» **Aim of the exercise**
Copy down every line where the string "from" shows up.

------

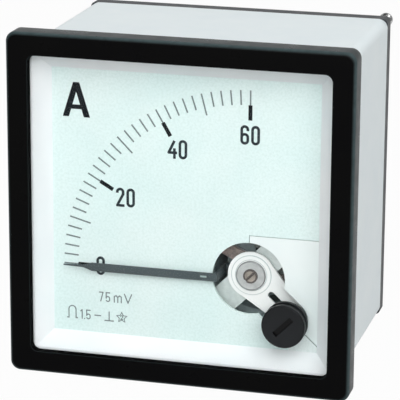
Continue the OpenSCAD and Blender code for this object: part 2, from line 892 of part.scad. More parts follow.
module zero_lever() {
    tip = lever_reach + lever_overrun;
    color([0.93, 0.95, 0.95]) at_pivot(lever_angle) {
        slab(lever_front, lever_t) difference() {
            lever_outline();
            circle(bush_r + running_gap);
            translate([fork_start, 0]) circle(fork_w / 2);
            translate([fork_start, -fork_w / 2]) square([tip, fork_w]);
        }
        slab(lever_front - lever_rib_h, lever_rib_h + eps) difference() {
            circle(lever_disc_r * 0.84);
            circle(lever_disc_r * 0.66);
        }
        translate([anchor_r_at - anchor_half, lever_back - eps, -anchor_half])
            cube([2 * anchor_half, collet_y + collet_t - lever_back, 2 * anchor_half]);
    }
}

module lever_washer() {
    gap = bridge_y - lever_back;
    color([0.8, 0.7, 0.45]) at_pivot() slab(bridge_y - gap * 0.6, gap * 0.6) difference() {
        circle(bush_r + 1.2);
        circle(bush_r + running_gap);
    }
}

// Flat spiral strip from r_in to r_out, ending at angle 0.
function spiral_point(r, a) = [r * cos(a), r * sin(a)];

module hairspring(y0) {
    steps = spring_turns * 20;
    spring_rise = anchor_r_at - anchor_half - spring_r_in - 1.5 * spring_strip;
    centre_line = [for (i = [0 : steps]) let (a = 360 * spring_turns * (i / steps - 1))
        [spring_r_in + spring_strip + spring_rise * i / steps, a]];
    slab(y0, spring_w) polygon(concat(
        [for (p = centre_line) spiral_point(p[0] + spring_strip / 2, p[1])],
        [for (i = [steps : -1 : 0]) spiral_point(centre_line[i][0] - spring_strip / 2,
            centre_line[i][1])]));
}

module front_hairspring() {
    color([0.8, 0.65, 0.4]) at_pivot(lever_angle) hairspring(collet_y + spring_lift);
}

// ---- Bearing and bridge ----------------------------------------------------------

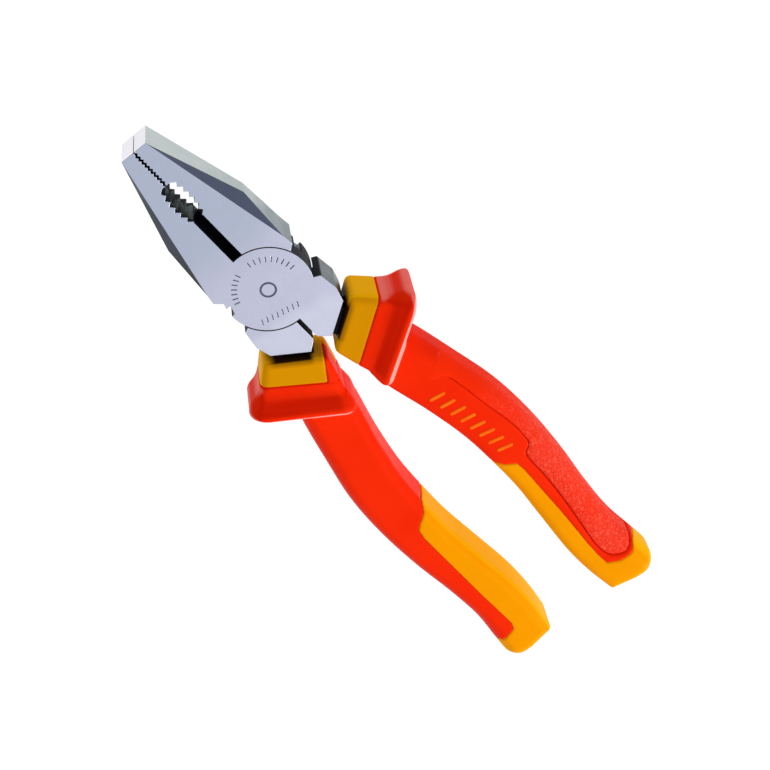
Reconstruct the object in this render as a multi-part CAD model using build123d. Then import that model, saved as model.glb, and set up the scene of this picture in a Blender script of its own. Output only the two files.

------

» **Exercise response**
Continue the OpenSCAD and Blender code for this object: part 2, from line 892 of part.scad. More parts follow.
// Flat spiral strip from r_in to r_out, ending at angle 0.